You can visualize individual cue accuracies (specifically their sensitivities and specificities) by including the what = 'cues' argument within the plot() function. Let’s apply the function to the titanic.fft object to see how accurate each of the cues were on their own in predicting survival:

plot(titanic.fft,
     what = 'cues')

Wow. None of the cues did very well on their own. Good performing cues should be in the top left hand of the graph (i.e.; low false alarm rate and high hit rate). It looks like the best cue was sex, followed by class. age was a pretty terrible cue.

Plotting a tree

To plot the tree from an FFTrees object, use plot(). Let’s plot one of the trees:

plot(titanic.fft)

This plot contains a lot of information, here are the main elements:

The top row of the plot shows the main dataset information.
The middle row shows the tree as well as how many examples were classified at each level in the tree. For example, this tree could be understood as: “If the person is not male, predict they survived. Then, if the person is neither in first nor second class, predict they died. Finally, if the person is a child, predict they survived.”
The bottom row shows general performance statistics of the tree. If fitting data (i.e.; data used to build the tree) are displayed, you’ll see a “Fitting” label. If a testing dataset separate from the one used to build the tree is used, you’ll see a “Prediction” label. The classification table on the left side shows the relationship between tree decisions and the truth. CR (Correct Rejection) and H (Hit) are correct decisions. MI (Miss) and FA (False-alarm) are incorrect decisions. The next three levels show cumulative tree performance in terms of Specificity, Hit Rate, D-prime, and AUC (area under the curve). Finally, the plot on the right shows an ROC curve comparing the performance of all trees in the FFTrees object. Additionally, the performance of logistic regression (blue) and CART (red) are shown. The tree plotted in the middle row is highlighted in a solid green color (i the case above, tree #3).

Additional arguments

You can specify additional arguments to the plot() command that will change what is displayed

stats: If you want to visualise a tree without any statistics, include the argument stats = FALSE:

# Show the best training titanic fast-and-frugal tree without statistics
plot(titanic.fft,
     stats = FALSE)

show.header, show.tree, show.confusion, show.levels, show.roc, show.icons, show.iconguide: These arguments allow you to selectively turn on or turn off specific elements in the overall plot. Here are some examples:

plot(titanic.fft,
     show.icons = FALSE,     # Turn off icons
     show.iconguide = FALSE, # Turn off icon guide
     show.header = FALSE     # Turn off header
     )

tree: Which tree do you want to plot? You can specify an integer such as tree = 2, which will plot the tree #2 in the FFTrees object, or tree = "best.train" (the default) which will use the best training tree – that is, the tree with the highest training wacc (weighted accuracy) value.
data: Which data do you want to apply the tree to? You can specify data = "train" or data = "test" to use the training or testing datasets stored in the FFTrees object. Alternatively, you can specify a new dataset (e.g.; data = test.data. If you specify a new dataset, the function will automatically apply the tree to the new data and calculate performance statistics (using the predict.FFTrees() function).

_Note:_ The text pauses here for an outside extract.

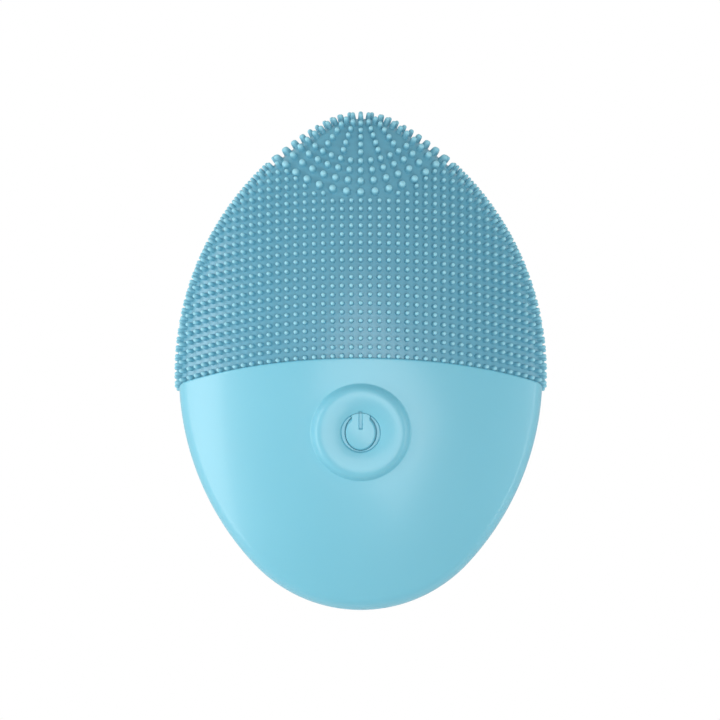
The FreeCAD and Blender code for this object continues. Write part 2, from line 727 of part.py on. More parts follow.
def chip(x, y, width, length, height, pins, top_side=True):
    """A moulded chip with a row of short legs along both sides."""
    body = on_board(x, y, width, length, height, top_side)
    pitch = length / pins
    for side in (-1, 1):
        for i in range(pins):
            leg_y = y - length / 2 + (i + 0.5) * pitch
            leg_x = x + side * (width / 2 + 0.4)
            body = body.fuse(on_board(leg_x, leg_y, 0.8, pitch * 0.4, height * 0.3, top_side))
    return body.removeSplitter()


def chip_resistors():
    places = ((-8.0, 3.0), (-8.0, 0.8), (-8.0, -1.4), (7.5, 3.4), (7.5, -3.6))
    return Part.makeCompound([on_board(x, y, 1.6, 0.8, 0.5) for x, y in places])


def capacitors():
    places = ((-4.6, 6.6), (0.0, 6.6), (5.0, -6.8))
    return Part.makeCompound([on_board(x, y, 2.0, 1.25, 1.2) for x, y in places])


CONNECTOR_Y = -8.0
CONNECTOR_SIZE = (6.0, 4.4, 4.0)


def battery_connector():
    width, length, height = CONNECTOR_SIZE
    return on_board(0, CONNECTOR_Y, width, length, height, False)


# ======================================================================================================
# Battery
# ======================================================================================================


def battery_cell():
    half_x = BATTERY_WIDTH / 2
    half_y = BATTERY_LENGTH / 2
    z1 = BATTERY_BOTTOM_Z + BATTERY_THICKNESS
    cell = box(-half_x, half_x, BATTERY_Y - half_y, BATTERY_Y + half_y, BATTERY_BOTTOM_Z, z1)
    upright_edges = [e for e in cell.Edges if abs(e.tangentAt(e.FirstParameter).z) > 0.99]
    return cell.makeFillet(BATTERY_ROUND, upright_edges)


def battery_end():
    return BATTERY_Y + BATTERY_LENGTH / 2


def battery_guard():
    """The small protection board across the cell's tip end."""
    third = BATTERY_WIDTH / 3
    z0 = BATTERY_BOTTOM_Z + 0.25 * BATTERY_THICKNESS
    return box(-third, third, battery_end(), battery_end() + GUARD_LENGTH, z0, z0 + 0.5 * BATTERY_THICKNESS)


def guard_top():
    return BATTERY_BOTTOM_Z + 0.75 * BATTERY_THICKNESS


def battery_pad(cavity):
    """Foam between the cell and the curved floor."""
    half_x = BATTERY_WIDTH * 0.36
    y0 = BATTERY_Y - BATTERY_LENGTH * 0.32
    y1 = BATTERY_Y + BATTERY_LENGTH * 0.32
    return box(-half_x, half_x, y0, y1, 0, BATTERY_BOTTOM_Z).common(cavity)


def battery_lead(x):
    """A lead from the protection board, over the cell, into the connector under the circuit board."""
    y_guard = battery_end() + GUARD_LENGTH / 2
    z_run = BATTERY_BOTTOM_Z + BATTERY_THICKNESS + 2 * WIRE_RADIUS
    width, length, height = CONNECTOR_SIZE
    low = BOARD_TOP_Z - BOARD_THICKNESS - 0.75 * height
    plug = button_point(x / 2, CONNECTOR_Y + length / 2 + 2 * GAP, low)
    return wire_run(
        [
            V(x, y_guard, guard_top()),
            V(x, y_guard, z_run + WIRE_RADIUS),
            V(x, BATTERY_Y, z_run),
            plug,
        ]
    )


# ======================================================================================================
# Motor
# ======================================================================================================


def motor_can():
    end = MOTOR_START_Y + MOTOR_LENGTH
    can = along_y(MOTOR_RADIUS, MOTOR_START_Y, end, z=MOTOR_Z)
    hollow = along_y(MOTOR_RADIUS - MOTOR_WALL, MOTOR_START_Y - 1, end - MOTOR_WALL, z=MOTOR_Z)
    hole = along_y(BUSH_RADIUS, end - 2 * MOTOR_WALL, end + 1, z=MOTOR_Z)
    return can.cut(hollow).cut(hole)


def motor_endcap():
    radius = MOTOR_RADIUS - MOTOR_WALL
    cap = along_y(radius, MOTOR_START_Y, MOTOR_START_Y + ENDCAP_LENGTH, z=MOTOR_Z)
    bore = along_y(SHAFT_RADIUS + RUNNING, MOTOR_START_Y + 0.8, MOTOR_START_Y + FAR, z=MOTOR_Z)
    return cap.cut(bore)


def motor_bush():
    end = MOTOR_START_Y + MOTOR_LENGTH
    bush = along_y(BUSH_RADIUS, end - BUSH_LENGTH + MOTOR_WALL, end + MOTOR_WALL, z=MOTOR_Z)
    return bush.cut(along_y(SHAFT_RADIUS + RUNNING, MOTOR_START_Y, end + 2 * BUSH_LENGTH, z=MOTOR_Z))


def core_start():
    return MOTOR_START_Y + ENDCAP_LENGTH + 1.2


def motor_magnets():
    """Two curved magnets against the can's wall."""
    outer = MOTOR_RADIUS - MOTOR_WALL
    start = core_start()
    ring = along_y(outer, start, start + MAGNET_LENGTH, z=MOTOR_Z)
    ring = ring.cut(along_y(outer - MAGNET_THICKNESS, start - 1, start + MAGNET_LENGTH + 1, z=MOTOR_Z))
    slit = 0.25 * MOTOR_RADIUS
    gap = box(-slit, slit, start - 1, start + MAGNET_LENGTH + 1, 0, FRONT_HEIGHT)
    return ring.cut(gap)


def motor_shaft():
    return along_y(SHAFT_RADIUS, MOTOR_START_Y + 1.0, SHAFT_END_Y, z=MOTOR_Z)


def rotor_core():
    start = core_start() + (MAGNET_LENGTH - CORE_LENGTH) / 2
    core = along_y(CORE_RADIUS, start, start + CORE_LENGTH, z=MOTOR_Z)
    for angle in (90, 210, 330):
        lean = math.radians(angle)
        x = CORE_RADIUS * math.cos(lean)
        z = MOTOR_Z + CORE_RADIUS * math.sin(lean)
        core = core.cut(along_y(0.25 * CORE_RADIUS, start - 1, start + CORE_LENGTH + 1, x=x, z=z))
    return core.cut(along_y(SHAFT_RADIUS, start - 1, start + CORE_LENGTH + 1, z=MOTOR_Z))


def eccentric_weight():
    """A half disc with a hub, pressed on the shaft's end. It hangs down at rest."""
    start = SHAFT_END_Y - WEIGHT_LENGTH - 0.5
    end = start + WEIGHT_LENGTH
    disc = along_y(WEIGHT_RADIUS, start, end, z=MOTOR_Z)
    disc = disc.common(box(-FAR, FAR, -FAR, FAR, 0, MOTOR_Z))
    weight = disc.fuse(along_y(WEIGHT_HUB_RADIUS, start, end, z=MOTOR_Z))
    return weight.cut(along_y(SHAFT_RADIUS, start - 1, end + 1, z=MOTOR_Z)).removeSplitter()


def motor_sleeve():
    y0 = motor_middle() - SLEEVE_LENGTH / 2
    tube = along_y(MOTOR_RADIUS + SLEEVE_WALL, y0, y0 + SLEEVE_LENGTH, z=MOTOR_Z)
    return tube.cut(along_y(MOTOR_RADIUS, y0 - 1, y0 + SLEEVE_LENGTH + 1, z=MOTOR_Z))


def motor_clamp():
    """The arch over the motor, with an ear each side."""
    y0 = motor_middle() - CLAMP_LENGTH / 2
    inner = MOTOR_RADIUS + SLEEVE_WALL
    arch = along_y(inner + CLAMP_WALL, y0, y0 + CLAMP_LENGTH, z=MOTOR_Z)
    ears = box(-CLAMP_EAR, CLAMP_EAR, y0, y0 + CLAMP_LENGTH, MOTOR_Z, MOTOR_Z + CLAMP_WALL)
    clamp = arch.fuse(ears).cut(along_y(inner, y0 - 1, y0 + CLAMP_LENGTH + 1, z=MOTOR_Z))
    clamp = clamp.common(box(-FAR, FAR, -FAR, FAR, MOTOR_Z, FAR))
    for x in (-CLAMP_SCREW_X, CLAMP_SCREW_X):
        clamp = clamp.cut(upright(SCREW_RADIUS + SCREW_PLAY, x, motor_middle(), 0, FRONT_HEIGHT))
    return clamp.removeSplitter()


def clamp_screws():
    seat_z = MOTOR_Z + CLAMP_WALL
    length = CLAMP_WALL + THREAD_LENGTH
    head = 0.8 * SCREW_HEAD_RADIUS
    seats = [V(x, motor_middle(), seat_z) for x in (-CLAMP_SCREW_X, CLAMP_SCREW_X)]
    screws = [screw(head, SCREW_HEAD_HEIGHT, SCREW_RADIUS, length, seat, -Z) for seat in seats]
    return Part.makeCompound(screws)


def motor_lead(x):
    """A lead from the motor's end cap up to the under side of the circuit board."""
    target = button_point(x, BOARD_LENGTH / 2 - 1.5, BOARD_TOP_Z - BOARD_THICKNESS - SOLDER_GAP)
    z_run = BATTERY_BOTTOM_Z + BATTERY_THICKNESS + 5 * WIRE_RADIUS
    return wire_run(
        [
            V(x, MOTOR_START_Y, MOTOR_Z),
            V(x, MOTOR_START_Y - 2.5, MOTOR_Z),
            V(x, target.y, z_run),
            target,
        ]
    )


# ======================================================================================================
# Charging socket and its cover
# ======================================================================================================


def socket_face():
    return -BOTTOM_LENGTH + SKIN


def flange_start():
    return socket_face() + SHELL_WALL - GAP


def charge_socket():
    face = socket_face()
    body = along_y(SOCKET_RADIUS, face, face + SOCKET_LENGTH)
    body = body.fuse(along_y(FLANGE_RADIUS, flange_start(), flange_start() + FLANGE_LENGTH))
    return body.cut(along_y(SOCKET_BORE_RADIUS, face - 1, face + SOCKET_BORE_LENGTH))


def socket_seal():
    """A round ring between the socket's flange and the shells."""
    ring = SOCKET_RADIUS + GAP + SEAL_SECTION
    return Part.makeTorus(ring, SEAL_SECTION, V(0, flange_start() - SEAL_SECTION, PARTING_Z), Y)


def socket_terminals():
    back = socket_face() + SOCKET_LENGTH
    tabs = []
    for x in (-TERMINAL_X, TERMINAL_X):
        tabs.append(box(x - 0.6, x + 0.6, back, back + TERMINAL_LENGTH, PARTING_Z - 0.15, PARTING_Z + 0.15))
    return Part.makeCompound(tabs)


def charge_lead(x):
    """A lead from a socket terminal up to the under side of the circuit board."""
    start = V(x, socket_face() + SOCKET_LENGTH + TERMINAL_LENGTH, PARTING_Z)
    target = button_point(3 * x, -BOARD_LENGTH / 2 + 1.0, BOARD_TOP_Z - BOARD_THICKNESS - SOLDER_GAP)
    first = V(x, start.y + 2.0, PARTING_Z)
    second = V(target.x, target.y - 1.0, PARTING_Z + 0.8)
    return wire_run([start, first, second, target])


def port_cover(outer):
    plate = cover_prism(0).common(outer.cut(pebble(COVER_THICKNESS)))
    inner = -BOTTOM_LENGTH + COVER_THICKNESS
    nose = along_y(NOSE_RADIUS, inner - COVER_THICKNESS / 2, inner + NOSE_LENGTH)
    return plate.fuse(nose).removeSplitter()


# ======================================================================================================
# Assembly
# ======================================================================================================


def build():
    outer = pebble(0)
    shell_space = pebble(SKIN)
    cavity = pebble(INNER)
    inside = pebble(SKIN + SHELL_WALL / 2)
    return {
        "bristle_sleeve": bristle_sleeve(outer, shell_space),
        "bristles": all_bristles(),
        "grip_skin": grip_skin(outer, shell_space),
        "power_button": power_button(),
        "port_frame": port_frame(outer, shell_space),
        "port_cover": port_cover(outer),
        "front_shell": front_shell(shell_space, cavity, inside),
        "rear_shell": rear_shell(shell_space, cavity, inside),
        "shell_gasket": gasket_groove(),
        "case_screws": case_screws(),
        "circuit_board": circuit_board(),
        "board_screws": board_screws(),
        "switch_body": switch_body(),
        "switch_stem": switch_stem(),
        "indicator_led": on_board(4.9, 0.0, 1.6, 2.0, 0.8),
        "control_chip": chip(-4.5, 1.5, 3.9, 4.9, 1.4, 4, False),
        "charge_chip": chip(5.0, 3.0, 1.6, 2.9, 1.1, 3, False),
        "motor_transistor": chip(6.0, 7.0, 1.4, 2.8, 1.0, 2),
        "chip_resistors": chip_resistors(),
        "capacitors": capacitors(),
        "battery_connector": battery_connector(),
        "battery_cell": battery_cell(),
        "battery_guard": battery_guard(),
        "battery_pad": battery_pad(cavity),
        "battery_lead_positive": battery_lead(3.8),
        "battery_lead_negative": battery_lead(-3.8),
        "motor_can": motor_can(),
        "motor_endcap": motor_endcap(),
        "motor_bush": motor_bush(),
        "motor_magnets": motor_magnets(),
        "motor_shaft": motor_shaft(),
        "rotor_core": rotor_core(),
        "eccentric_weight": eccentric_weight(),
        "motor_sleeve": motor_sleeve(),
        "motor_clamp": motor_clamp(),
        "clamp_screws": clamp_screws(),
        "motor_lead_positive": motor_lead(1.4),
        "motor_lead_negative": motor_lead(-1.4),
        "charge_socket": charge_socket(),
        "socket_seal": socket_seal(),
        "socket_terminals": socket_terminals(),
        "charge_lead_positive": charge_lead(TERMINAL_X),
        "charge_lead_negative": charge_lead(-TERMINAL_X),
    }


os.makedirs("parts", exist_ok=True)
for node, shape in build().items():
    shape.exportStep("parts/" + node + ".step")
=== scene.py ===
import json
import math

import bmesh
import bpy
import numpy as np
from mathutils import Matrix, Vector
from mathutils.bvhtree import BVHTree

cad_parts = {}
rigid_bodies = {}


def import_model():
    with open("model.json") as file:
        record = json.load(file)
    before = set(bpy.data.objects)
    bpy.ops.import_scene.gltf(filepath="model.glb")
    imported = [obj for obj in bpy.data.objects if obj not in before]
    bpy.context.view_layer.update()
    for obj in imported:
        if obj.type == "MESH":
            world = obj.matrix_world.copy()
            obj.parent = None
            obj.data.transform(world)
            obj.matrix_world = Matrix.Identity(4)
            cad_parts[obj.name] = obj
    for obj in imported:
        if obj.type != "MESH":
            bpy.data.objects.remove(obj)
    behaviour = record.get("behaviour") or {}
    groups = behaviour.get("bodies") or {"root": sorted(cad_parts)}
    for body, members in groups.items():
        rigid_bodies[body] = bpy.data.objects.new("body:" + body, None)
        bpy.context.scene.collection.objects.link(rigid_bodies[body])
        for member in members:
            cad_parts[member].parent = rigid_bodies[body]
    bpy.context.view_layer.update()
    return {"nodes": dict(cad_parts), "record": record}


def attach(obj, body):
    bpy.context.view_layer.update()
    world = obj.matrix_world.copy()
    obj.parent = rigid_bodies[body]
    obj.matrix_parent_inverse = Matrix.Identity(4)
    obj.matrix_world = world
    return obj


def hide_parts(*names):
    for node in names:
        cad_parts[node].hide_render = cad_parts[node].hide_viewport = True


# Looks of the facial cleansing brush. Shapes are worked out in millimetres and turned to metres at the end.

MM = 0.001

for leftover in list(bpy.data.objects):  # the start-up scene's own cube, lamp and camera
    bpy.data.objects.remove(leftover)

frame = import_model()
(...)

For example, let’s repeat the previous analysis, but now we’ll create separate training and test datasets by including the train.p = .5 argument. This will split the dataset into a 50% training set, and a 50% testing set (note: you could also define an explicit test data set with the data.test argument)

set.seed(100) # For replicability of the training/test split
titanic.pred.fft <- FFTrees(formula = survived ~.,
                            data = titanic,
                            main = "Titanic", 
                            decision.labels = c("Died", "Survived"),
                            train.p = .5)

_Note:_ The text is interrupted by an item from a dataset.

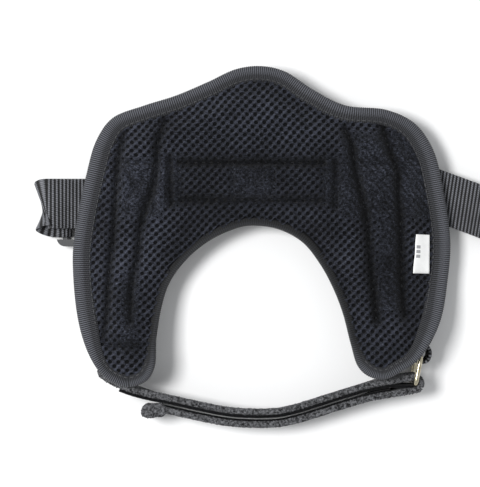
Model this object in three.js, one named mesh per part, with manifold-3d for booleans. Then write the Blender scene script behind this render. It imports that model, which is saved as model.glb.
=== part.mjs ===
// Padded harness breastplate, lining side up, with its girth straps, buckle and chest strap.
// Millimetres. +X right, +Y towards the rear of the harness, +Z up from the surface it lies on.
import * as THREE from 'three';
import { mergeVertices } from 'three/addons/utils/BufferGeometryUtils.js';
import Module from 'manifold-3d';

const wasm = await Module();
wasm.setup();

// ---------- driving dimensions ----------
const GAP = 0.3;                 // clearance between touching layers
const BACK_HEIGHT = 22;          // middle surface of the pad above the floor, at the back
const TIP_LIFT = 8;              // how much higher the two front tips lie
const SIDE_DROOP = 6;            // how far the side edges hang below the middle
const REAR_DROOP = 3;            // how far the rear edge hangs below the middle
const SHELL = 0.8;               // outer shell thickness
const LINING = 0.8;              // mesh lining thickness
const FOAM_EDGE = 0.6;           // foam thickness under the binding
const FOAM_PUFF = 6.2;           // extra foam thickness away from the edge
const PUFF_START = 9.5;           // distance from the edge where the foam starts to swell
const PUFF_END = 20;             // distance from the edge where it is full
const PAD_INSET = 2.5;           // pad layers stop this far inside the outline
const PAD_ROWS = 36;             // chords across the pad, tip to tip
const BINDING_LIP = 6;           // how far the binding laps over the pad
const BINDING_HALF = 3.4;        // half of the binding's height
const BINDING_WALL = 1.1;        // binding tape thickness, both folds
const BINDING_FOLD = 1.3;        // thickness of the binding at its outer fold

const WEB = 1.6;                 // thickness of the webbing
const GIRTH_WIDTH = 25;          // width of the girth webbing
const BAND_WIDTH = 18;           // width of the webbing sewn on the shell
const CROSS_WIDTH = 18;
const CROSS_Y = 22.5;            // centre line of the cross band and the handle
const CROSS_X = -4;              // their middle, left to right

const STRAP_WIDTH = 20;          // chest strap, standing on its edge
const STRAP_THICK = 2.8;
const STRAP_BASE = 2.7;          // lower edge of the chest strap
const STRAP_OFFSET = 3.05;       // each run from the middle of the pair
const TAPE_THICK = 0.9;
const TAPE_WIDTH = 17;
const TAPE_OFFSET = 0.95;
const TAB_THICK = 6.4;           // folded free end of the chest strap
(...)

Here is the best training tree applied to the training data:

plot(titanic.pred.fft,
     tree = 1)

The best training tree (tree #1) had a high specificity of 92%, but a low hit rate of just 48%. However, as we can see in the ROC table, LR didn’t perform much better, and CART did even worse than tree #3.

Now let’s apply the same tree to the test dataset:

plot(titanic.pred.fft,
     tree = 1,
     data = "test")

Let’s visualise tree #2, the most liberal tree with the highest sensitivity:

plot(titanic.pred.fft,
     tree = 2,
     data = "test")